Treat your freelance writers as long-term partners rather than interchangeable contractors. Writers who work with you consistently develop an understanding of your brand voice, product catalog, and audience that new writers take weeks to develop. Pay invoices promptly, provide constructive feedback that helps them improve, assign topics that match their strengths, and offer rate increases when their work consistently exceeds expectations. A reliable writer who knows your brand and produces clean first drafts is worth significantly more than the $25 to $50 per article you might save by constantly cycling through cheaper alternatives.

Use project management tools to keep content production organized. Trello, Asana, Monday, or Notion boards with columns for each production stage (brief created, assigned to writer, draft submitted, in review, revision, published) give you visibility into where every article stands. Set automated reminders for deadlines and flag overdue items.

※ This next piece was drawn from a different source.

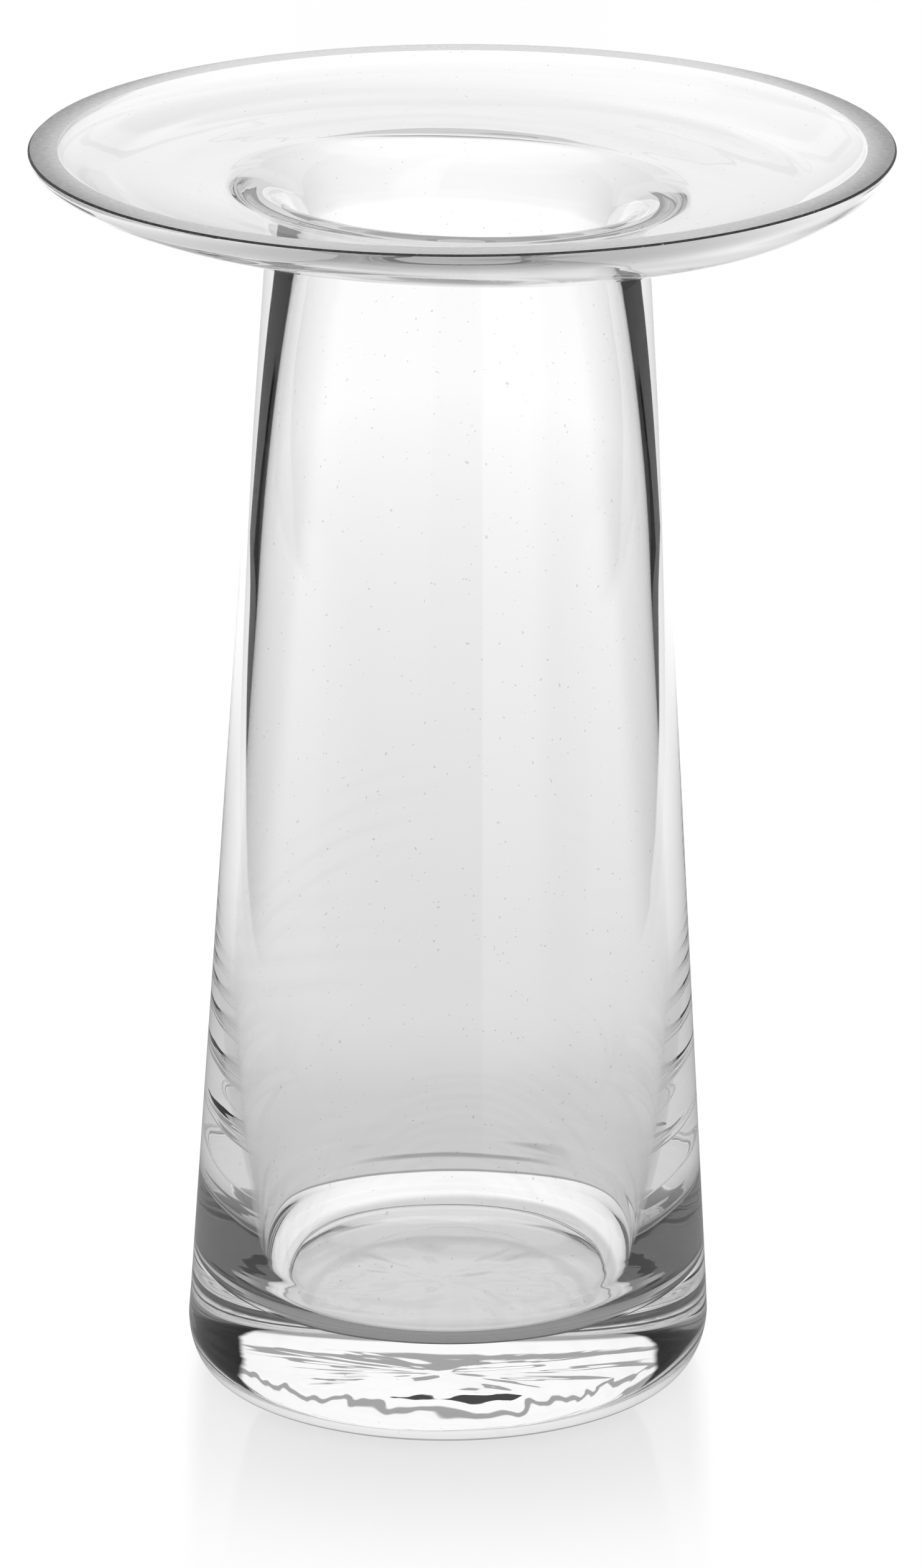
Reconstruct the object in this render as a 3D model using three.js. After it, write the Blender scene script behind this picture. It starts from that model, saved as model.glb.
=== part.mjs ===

A shared content calendar showing planned publication dates ensures writers have enough lead time and you can identify bottlenecks before they delay your schedule.

Build redundancy into your writer roster. If you need 8 articles per month, maintain relationships with 3 to 4 writers rather than depending on one writer for all output. Writers get sick, take vacations, accept full-time jobs, or simply burn out on your topics. Having backup writers who already know your brand and have passed your test assignment means you can redistribute work immediately when your primary writer is unavailable, keeping your content schedule on track without emergency hiring.